At MIT, Fischer is fondly recalled for motivating generations of graduate students who transitioned between academia and policy just as he did. Over two decades prior to embarking on his active policy career, he was the primary adviser for 49 PhD students, secondary adviser to 23 others, and a revered educator for countless more.

Numerous students of his rose to prominence as key macroeconomic policymakers, including Ben Bernanke PhD ’79; Mario Draghi PhD ’77; Ilan Goldfajn PhD ’95; Philip Lowe PhD ’91; and Kazuo Ueda PhD ’80, who chaired the Federal Reserve Board, the European Central Bank, the Banco Central do Brazil, the Reserve Bank of Australia, and the Bank of Japan. Students Gregory Mankiw PhD ’84 and Christina Romer PhD ’85 led the Council of Economic Advisors; Maurice Obstfeld PhD ’79 and Kenneth Rogoff PhD ’80 served as chief economists at the International Monetary Fund; and Frederic Mishkin PhD ’76 held a governorship at the Federal Reserve. Another of his students, former Treasury Secretary Lawrence Summers ’75, remarks that “no one had more cumulative influence on the macroeconomic policymakers of the last generation than Stanley Fischer … We all were molded by his lucidity of thought, intellectual balance, personal integrity, and character. In broader terms, every individual engaged in the macro policy endeavor was Stan Fischer’s disciple. People globally who never knew his name lived better, more secure lives due to his contributions through his teaching, writing, and service.”

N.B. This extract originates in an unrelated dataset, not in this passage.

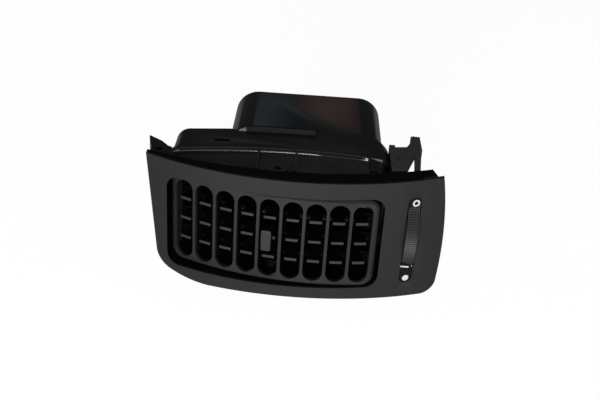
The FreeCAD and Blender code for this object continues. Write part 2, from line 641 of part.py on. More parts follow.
def make_blade_knob():
    """The ribbed pusher that is pressed on the middle finger of the middle blade."""
    x0 = KNOB_OFFSET - KNOB_WIDTH / 2.0
    x1 = KNOB_OFFSET + KNOB_WIDTH / 2.0
    z0 = GRILLE_MID_Z - KNOB_HEIGHT / 2.0
    z1 = GRILLE_MID_Z + KNOB_HEIGHT / 2.0
    body = rounded_prism(x0, x1, z0, z1, KNOB_CORNER_R, -KNOB_PROUD, KNOB_BACK)
    front = [edge for edge in body.Edges
             if abs(edge.BoundBox.YMax + KNOB_PROUD) < 0.01]
    body = body.makeChamfer(KNOB_EDGE_CHAMFER, front)
    pitch = KNOB_WIDTH / (KNOB_RIBS + 1.0)
    half_groove = KNOB_GROOVE_WIDTH / 2.0
    grooves = []
    for index in range(KNOB_RIBS):
        x = x0 + pitch * (index + 1)
        grooves.append(box(x - half_groove, x + half_groove, -KNOB_PROUD - 1,
                           -KNOB_PROUD + KNOB_GROOVE_DEPTH, z0 + KNOB_CORNER_R, z1 - KNOB_CORNER_R))
    half_seat = BLADE_THICKNESS / 2.0 + KNOB_SEAT_SLACK
    seat = box(x0 - 1, x1 + 1, FINGER_TIP_DEPTH - KNOB_SEAT_SLACK, KNOB_BACK + 1,
               GRILLE_MID_Z - half_seat, GRILLE_MID_Z + half_seat)
    return body.cut(grooves + [seat])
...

Fischer was raised in Northern Rhodesia (now Zambia), living behind the general store operated by his family before moving to Southern Rhodesia (now Zimbabwe) at the age of 13. Motivated by the caliber of writing in John Maynard Keynes’ “The General Theory of Employment, Interest, and Money,” he applied for and secured a scholarship to study at the London School of Economics. He subsequently moved to MIT for his graduate studies, where his dissertation was mentored by Franklin M. Fisher. After spending several years on the faculty of the University of Chicago, he returned to MIT in 1973, remaining there for the rest of his academic journey. He held the Elizabeth and James Killian Class of 1926 professorship from 1992 to 1995, serving as department chair in 1993–94, before being recruited by the IMF.

Fischer’s intellectual voyage from MIT to Chicago and back culminated in his most impactful academic contributions. Ivan Werning, the Robert M. Solow Professor of Economics at MIT, notes, “his research was groundbreaking and laid the foundation for the modern approach to macroeconomics. By merging nominal rigidities tied to MIT’s Keynesian tradition with rational expectations originating from the Chicago school, his 1977 paper on ‘Long-Term Contracts, Rational Expectations, and the Optimal Money Supply Rule’ demonstrated how the non-neutrality of money did not necessitate agent irrationality or confusion.” The dynamic stochastic general equilibrium models now employed at every central bank to assess monetary policy choices are direct offspring of Fischer’s thoughts.

Fischer’s influence extends beyond what has come to be recognized as New Keynesian Economics. Werning continues, “Fischer’s research integrated theoretical insights with highly applied questions. His textbook with Blanchard proved essential to an entire generation of macroeconomists, illustrating macroeconomics as a rich and evolving discipline, brimming with tools and significant questions to explore. Together with Bob Solow, Rudi Dornbusch, and others, Fischer made a profound impact within the MIT economics department and contributed to its daily culture, fostering an inquisitive, open-minded, and welcoming environment.”

Macroeconomics — and MIT — owe him a deep sense of gratitude.

Fischer is survived by his three sons, Michael, David, and Jonathan, along with nine grandchildren.